Cindi is a published author in many of the rural or farm publications and has even been on radio if I'm not mistaken.

Cindi help me out here please. I'd love to tout your many accomplishments but they're too numerous to name. Could you provide some kind of reference so your huge fan club can find all your writings in one, or many, places?

Mudcat49    Posted 11-05-2004 at 15:54:02       [Reply]  [No Email]
Great story, But please urge Jake to be careful and red dog too. Those rascals cat cut up boy and dog with their tusk, even the sows have some mean tusks. I know I have the vet bills to prove it ( and the Dr Bills too when one cut me good one time!

George in TX    Posted 11-05-2004 at 15:46:45       [Reply]  [No Email]
Another great story Cindi where you grabbed my by the throat and slung me right into the middle of the action. Please never quit writing these wonderful tales of real life experiences. Your stories are much better than any fiction I've ever read.

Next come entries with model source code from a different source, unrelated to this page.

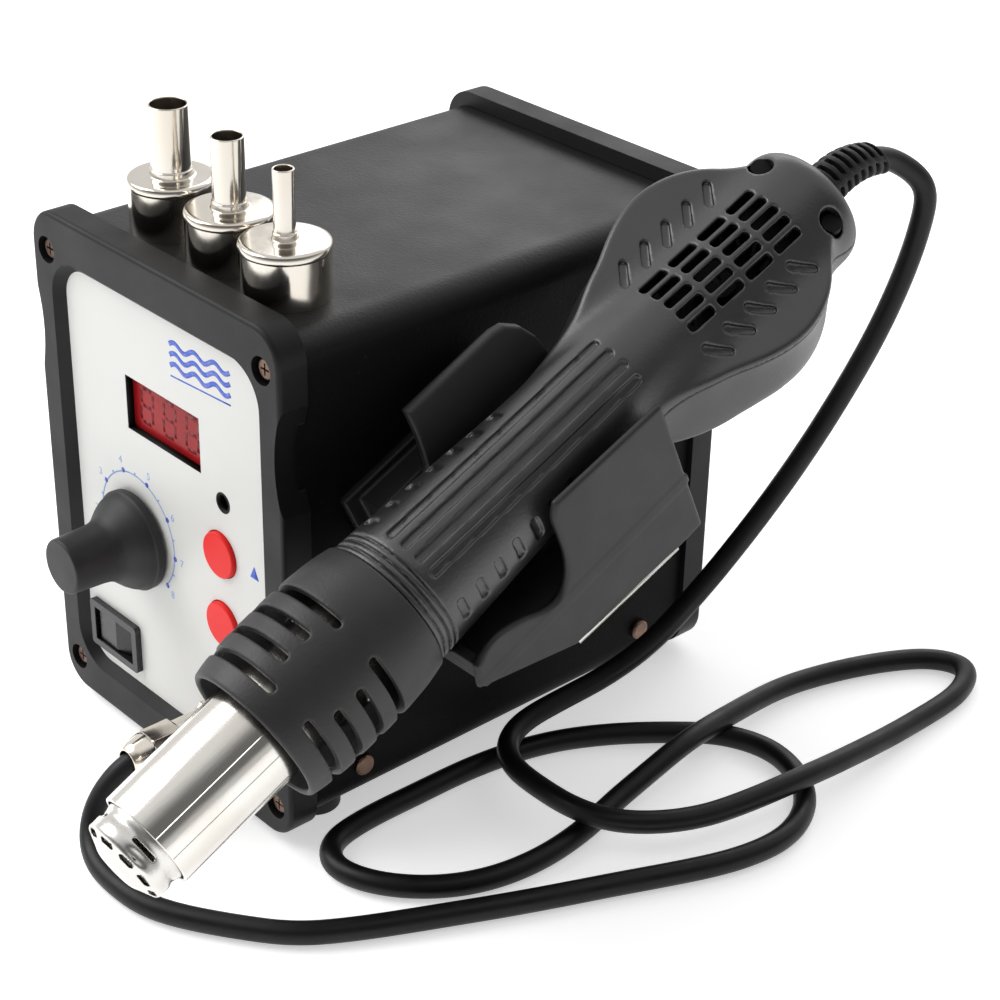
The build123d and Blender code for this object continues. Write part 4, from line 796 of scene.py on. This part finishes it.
def sweep(path, radius, segments):
    """A round tube along a path, with closed ends."""
    tangent = np.gradient(path, axis=0)
    tangent /= np.linalg.norm(tangent, axis=1)[:, None]
    side = unit(np.cross(tangent[0], (0.3, 0.2, 1.0)))
    rings = []
    angle = np.arange(segments) * 2 * math.pi / segments
    for point, t in zip(path, tangent):
        side = unit(side - t * (side @ t))
        other = np.cross(t, side)
        rings.append(point + radius * (np.cos(angle)[:, None] * side + np.sin(angle)[:, None] * other))
    count = len(rings)
    points = np.vstack(rings + [np.repeat(path[:1], segments, 0), np.repeat(path[-1:], segments, 0)])
    order = [count] + list(range(count)) + [count + 1]
    faces = []
    j = np.arange(segments)
    k = (j + 1) % segments
    for a, b in zip(order, order[1:]):
        faces.append(np.stack([a * segments + j, a * segments + k, b * segments + k, b * segments + j], 1))
    return points, np.concatenate(faces)


# ---- holder ----
def polygon_distance(x, y, corners):
    """Signed distance to a polygon, inside negative."""
    corners = np.array(corners, float)
    best = np.full(x.shape, 1e9)
    inside = np.zeros(x.shape, bool)
    for (ax, ay), (bx, by) in zip(corners, np.roll(corners, -1, 0)):
        ex, ey = bx - ax, by - ay
        t = np.clip(((x - ax) * ex + (y - ay) * ey) / (ex * ex + ey * ey), 0, 1)
        best = np.minimum(best, (x - ax - t * ex) ** 2 + (y - ay - t * ey) ** 2)
        spans = (ay > y) != (by > y)
        inside ^= spans & (x < ax + (y - ay) * ex / (ey if ey else 1e-9))
    return np.where(inside, -1.0, 1.0) * np.sqrt(best)


def box_distance(x, y, z, low, high):
    centre = [(a + b) / 2 for a, b in zip(low, high)]
    half = [(b - a) / 2 for a, b in zip(low, high)]
    q = [np.abs(v - c) - h for v, c, h in zip((x, y, z), centre, half)]
    return np.maximum(np.maximum(q[0], q[1]), q[2])


CRADLE_HALF = 20.0
CHEEK_SWEEP = [(75.4, -19.4), (77.3, -13.8), (83.9, -10.9), (92, -13.0), (98.5, -16.4), (103, -16.8), (106.4, -13.6)]
CHEEK_SWEEP += [(108.3, -8.6), (109.0, -2), (109.5, 3.8), (111.6, 6.9)]
CHEEK_REST = [(146.3, 5.5), (145.2, -34.9), (139.7, -35.1), (101.9, -33.1)]
PRONG = [(91, -20), (146, -20), (146.4, 4), (145.8, 9.4), (144, 13.4), (141, 15.8), (137.6, 16.4), (109, 16.4)]
PRONG += [(105.5, 4), (96, -8)]


def gun_holder():
    """The cradle: outer cheek, floor, front lip, round-topped inner prong and the arm to the wall."""
    wall = low_high("gun_holder")[0][0] - GUN_ORIGIN[0]
    sweep_edge = through(np.array([(s, h, 0.0) for s, h in CHEEK_SWEEP]), 1.5)[:, :2]
    outline = [tuple(p) for p in sweep_edge] + CHEEK_REST

    def field(s, x, h):
        cheek = smooth_max(polygon_distance(s, h, outline), np.abs(x - CRADLE_HALF + 1.0) - 1.0, 1.1)
        floor = box_distance(s, x, h, (77.4, -CRADLE_HALF, -20), (146, CRADLE_HALF - 0.2, -18))
        lip = box_distance(s, x, h, (77.4, -CRADLE_HALF, -20), (79.8, CRADLE_HALF - 0.2, -13.6))
        lip = np.maximum(lip, 17.6 - np.hypot(x, h))
        lean = 0.022 * np.maximum(h - 1.0, 0) ** 2
        prong = smooth_max(polygon_distance(s, h, PRONG), np.abs(x + CRADLE_HALF - 1.2 + lean) * 0.9 - 1.3, 0.8)
        arm = box_distance(s, x, h, (92, wall + 1.5, -16), (138, -CRADLE_HALF - 2.5, 0))
        plate = box_distance(s, x, h, (88, wall, -18), (142, wall + 2.5, 2))
        inner = smooth_min(smooth_min(prong, arm, 0.8), plate, 0.8)
        tray = smooth_min(smooth_min(floor, lip, 0.8), inner, 0.8)
        return smooth_min(tray, cheek, 0.8)

    points, faces = surface(field, (73.5, wall - 0.7, -37), (148, CRADLE_HALF + 1.2, 18), 0.5)
    return to_row(points, GUN_ORIGIN, HOLDER_AXES), faces


def painted_edge_glint():
    """A bright metal strip along the cheek's lower edge: a painted glint."""
    line = np.array([(102.6, -33.15), (120.0, -34.1), (136.4, -34.9)])
    rows = []
    for dx, dh in ((0.12, 0.75), (0.12, -0.12), (-0.8, -0.12), (-0.8, 0.75)):
        rows.append(np.stack([line[:, 0], np.full(3, CRADLE_HALF + dx), line[:, 1] + dh], 1))
    points, faces = prism_rows(rows)
    return to_row(points, GUN_ORIGIN, HOLDER_AXES), faces


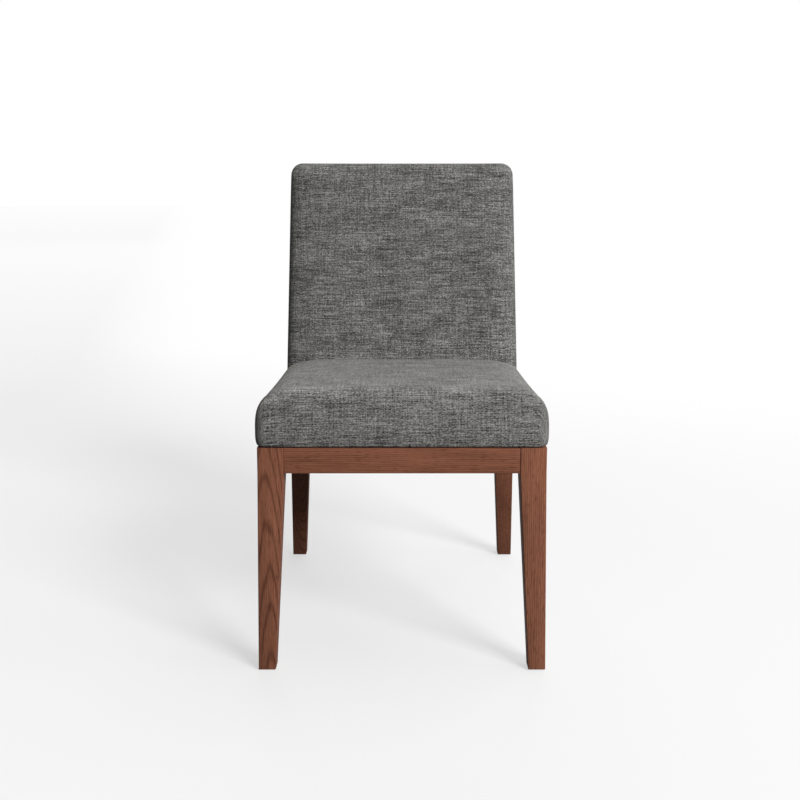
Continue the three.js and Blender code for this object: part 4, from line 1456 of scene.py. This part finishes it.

Alias    Posted 11-05-2004 at 15:02:15       [Reply]  [No Email]
Wonderful story Cindi. It perfectly captures the image of a never say quit youngster and his dog.
I quit trying to figure out what makes a dog possess such understanding of what to do. I'm just glad for it.........gfp

Willy-N    Posted 11-05-2004 at 14:58:46       [Reply]  [No Email]
Cindi your adventures sure sound like fun. I could get into loading up the old 4X4 and going on one with you guys! Bet you got a lot of Pork in the freezer with all those hogs running around if there good eating? Mark H.

toolman    Posted 11-05-2004 at 15:03:55       [Reply]  [No Email]
that young man and his dog would have a field day here running down bear.

Rickstir    Posted 11-05-2004 at 14:50:32       [Reply]  [No Email]
So what did they do with the hog?

SEAHAG    Posted 11-05-2004 at 14:50:31       [Reply]  [No Email]
Bless you Cindi, you brought a tear to my eye.

jeanette    Posted 11-05-2004 at 15:47:48       [Reply]  [No Email]
i would encourage him to pursue his hobby, he's at that age where they really need something they can call their own and be pround of it, kids need these things or they sometimes are in danger of turning to drugs or alcohol.